For each billing cycle, send one consistent invoice format. Include property, occupant or assignment reference, service dates, amount due, payment instructions, and contact for disputes. Keep rent, reimbursable utilities, cleaning, parking, deposits, and damage separate.

Handle utilities without open-ended promises

If the package includes utilities, identify each service and whether there is a documented cap or allocation method. Seattle Public Utilities says water, sewer, and garbage remain under the owner's overall account even when lease terms allocate costs. Electricity account handling requires its own move-in and move-out workflow.

Do not pass through an unexplained lump sum. Corporate accounts often need copies of actual bills, and Seattle's utility-billing rules may require disclosure depending on the property.

Measure the account, not just occupancy

Track collected rent, days outstanding, extension lead time, vacancy after departure, service costs, damage, staff time, and dispute frequency by payer. A placement with high gross rent but slow approvals and repeated exceptions may be less valuable than a straightforward individual tenancy.

Owners who need local placement, documentation, maintenance, and reporting can review URPM's mid-term rental management. The manager's authority and billing responsibility should be as explicit as the tenant's.

FAQ

Should the company or employee sign the lease?

It depends on who will hold the tenancy and payment obligations.

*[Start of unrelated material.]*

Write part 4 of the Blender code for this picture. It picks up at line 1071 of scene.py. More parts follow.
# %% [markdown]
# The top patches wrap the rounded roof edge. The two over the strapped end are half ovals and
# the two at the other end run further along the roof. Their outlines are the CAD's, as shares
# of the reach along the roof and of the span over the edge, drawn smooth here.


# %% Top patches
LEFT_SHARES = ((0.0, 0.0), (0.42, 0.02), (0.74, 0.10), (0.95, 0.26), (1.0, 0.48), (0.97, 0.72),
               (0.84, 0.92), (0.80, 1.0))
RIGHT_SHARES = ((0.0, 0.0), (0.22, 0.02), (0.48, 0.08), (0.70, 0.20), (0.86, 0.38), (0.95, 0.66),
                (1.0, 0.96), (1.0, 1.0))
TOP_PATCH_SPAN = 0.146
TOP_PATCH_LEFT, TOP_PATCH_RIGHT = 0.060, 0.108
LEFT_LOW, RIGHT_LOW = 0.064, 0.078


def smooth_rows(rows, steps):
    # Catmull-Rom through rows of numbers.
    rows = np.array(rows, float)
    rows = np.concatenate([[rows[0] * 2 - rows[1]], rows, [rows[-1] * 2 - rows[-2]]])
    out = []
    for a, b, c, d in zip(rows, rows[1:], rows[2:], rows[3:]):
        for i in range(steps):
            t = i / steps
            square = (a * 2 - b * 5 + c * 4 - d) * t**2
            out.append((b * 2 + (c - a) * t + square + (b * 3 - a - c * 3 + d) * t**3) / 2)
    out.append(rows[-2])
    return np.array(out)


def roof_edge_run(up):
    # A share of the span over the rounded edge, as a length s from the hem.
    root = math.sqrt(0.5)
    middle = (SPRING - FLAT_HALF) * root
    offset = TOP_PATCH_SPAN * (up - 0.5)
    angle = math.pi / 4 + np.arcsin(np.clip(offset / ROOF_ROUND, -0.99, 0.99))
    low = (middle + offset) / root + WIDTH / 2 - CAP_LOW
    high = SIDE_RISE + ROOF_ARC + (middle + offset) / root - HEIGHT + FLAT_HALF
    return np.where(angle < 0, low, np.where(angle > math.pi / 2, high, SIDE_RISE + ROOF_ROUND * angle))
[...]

Some structures use both a company agreement and occupant addendum. Use counsel to align the documents.

Is a purchase order enough to hand over keys?

Not by itself. Require the signed housing documents, verified parties, cleared payment required by the agreement, completed move-in evidence, and authorized occupants.

Can a company replace the occupant mid-stay?

Only under the agreed amendment process and applicable law. Verify and document every new occupant before access.

What should a corporate-housing invoice show?

The property, assignment or occupant reference, covered dates, separate charge categories, credits, amount due, due date, approved payment method, and dispute contact.